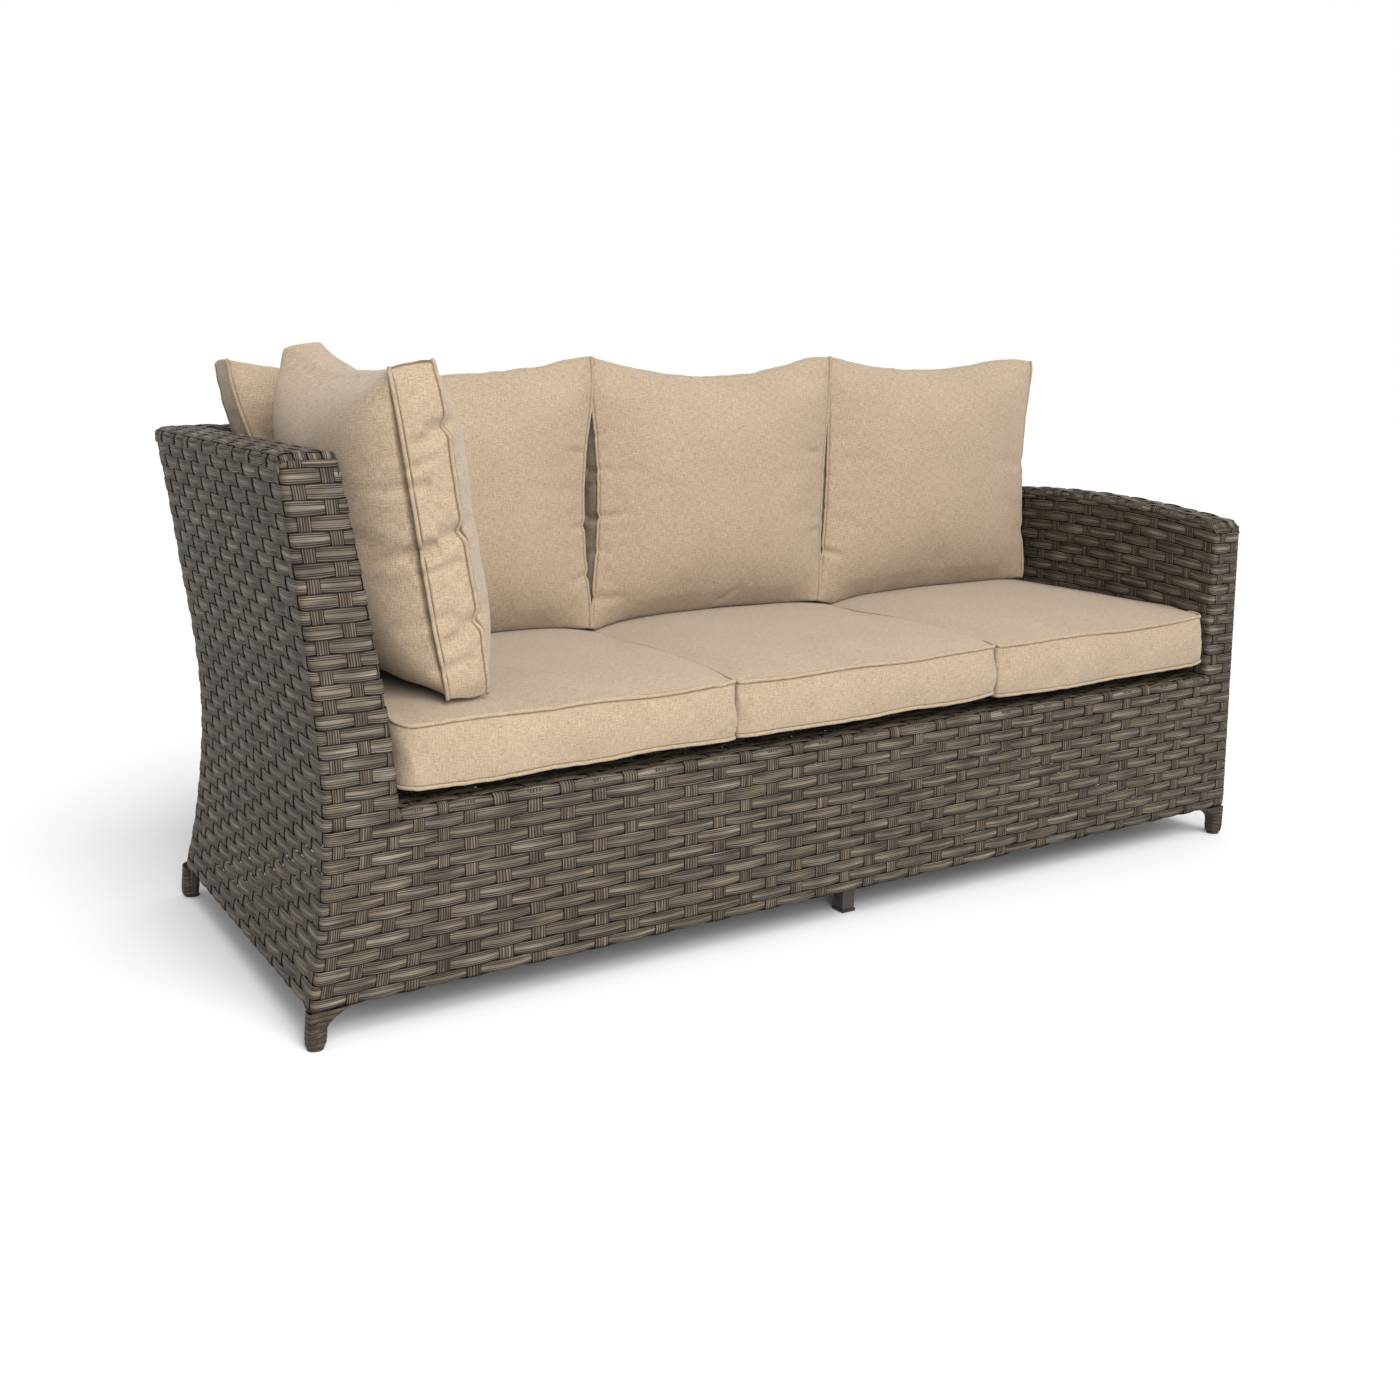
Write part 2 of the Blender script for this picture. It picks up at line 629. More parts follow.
def belt_path(z):
    path = outer_side(z) + [(column, (front_place(column, z), SINK)) for column in range(1, RIGHT_FRONT)]
    x1 = arm_outer(z) - SINK
    path += bent(RIGHT_FRONT, (x1, SINK), (-1, 0), (0, 1))
    for t in np.linspace(0, 1, 6)[1:]:
        path.append((RIGHT_FRONT + ARM_DEPTH * t, (x1, lerp(0, back_inner(z), t))))
    return path + [(RIGHT_SIDE - 0.2, (x1, back_outer(z) - 10))]


def with_stations(first, last, extra=()):
    steps = {round(float(c), 4) for c in np.arange(first, last + 0.001, 1.0)} | {float(last)}
    return sorted(steps | {round(float(e), 4) for e in extra if first < e < last})


def corner_stations(*columns):
    return [column + d * BEND for column in columns for d in (-1, -0.5, 0, 0.5, 1)]


def half_rows(first, last=TOP_ROW - 0.5):
    return [first + 0.5 * k for k in range(int((last - first) * 2) + 1)]


def spot_on(path, column, z):
    """Where a column stands on a plan path that changes with the height."""
    known, plan = zip(*path(z))
    return (*(float(np.interp(column, known, values)) for values in zip(*plan)), z)


def path_spots(path, columns, rows):
    return [[spot_on(path, column, row_height(row)) for row in rows] for column in columns]


# %% Belt
TUCK_ROW = 0.3  # the rows below this one turn inwards under the rail
rear_round = [LEFT_REAR + CORNER_COLUMNS * t for t in np.linspace(0, 1, 13)]
belt_columns = with_stations(LEFT_REAR, RIGHT_SIDE - 0.2, rear_round + corner_stations(0, RIGHT_FRONT))
belt_rows = [-1.0, -0.7, -0.45, -0.25, 0.0] + half_rows(0.5, BELT_TOP_ROW)
belt_spots = path_spots(belt_path, belt_columns, [max(row, TUCK_ROW) for row in belt_rows])
for column, spots in zip(belt_columns, belt_spots):
    for j, row in enumerate(belt_rows):
        if row > TUCK_ROW:
            break
        turn = (TUCK_ROW - row) / 1.3
        angle = min(turn * 2.2, 1.0) * math.pi / 2
        reach = 6 * (1 - math.cos(angle)) + max(0, turn - 0.45) * 22
        right = column > RIGHT_FRONT + 0.5
        dx = reach if column < -0.5 else (-reach if right else 0)
        dy = -reach if column < LEFT_SIDE - 0.5 else (0 if right or column < -0.5 else reach)
        x, y, z = spots[j]
        spots[j] = (x + dx, y + dy, z - 4.5 * math.sin(angle))
weave("belt_weave", belt_spots, belt_columns, belt_rows, 11,
      ("front_apron_weave", "left_side_weave", "arm_weave"), {"Row pitch": 0.0198})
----
*Written request*:
Everything from the first line of the data through the line containing "return sorted(steps |" should be echoed exactly. Add nothing.

*Result of the task*:
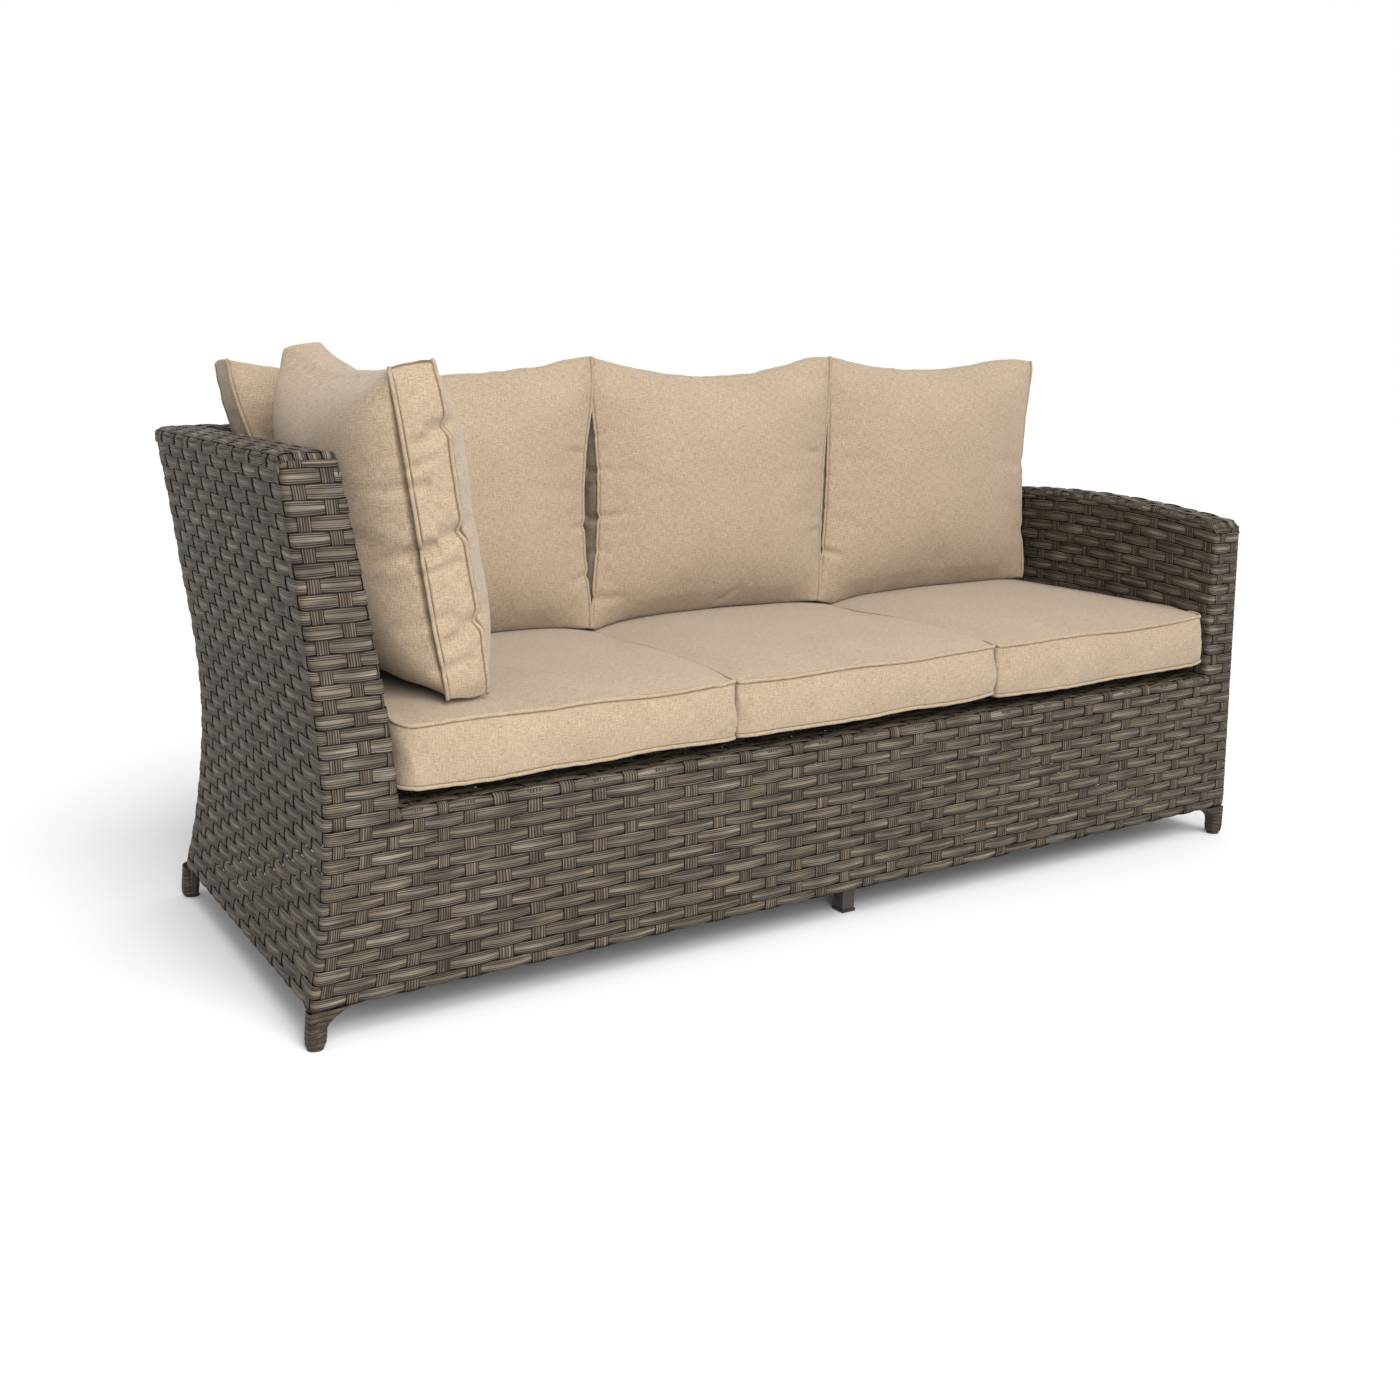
Write part 2 of the Blender script for this picture. It picks up at line 629. More parts follow.
def belt_path(z):
    path = outer_side(z) + [(column, (front_place(column, z), SINK)) for column in range(1, RIGHT_FRONT)]
    x1 = arm_outer(z) - SINK
    path += bent(RIGHT_FRONT, (x1, SINK), (-1, 0), (0, 1))
    for t in np.linspace(0, 1, 6)[1:]:
        path.append((RIGHT_FRONT + ARM_DEPTH * t, (x1, lerp(0, back_inner(z), t))))
    return path + [(RIGHT_SIDE - 0.2, (x1, back_outer(z) - 10))]


def with_stations(first, last, extra=()):
    steps = {round(float(c), 4) for c in np.arange(first, last + 0.001, 1.0)} | {float(last)}
    return sorted(steps | {round(float(e), 4) for e in extra if first < e < last})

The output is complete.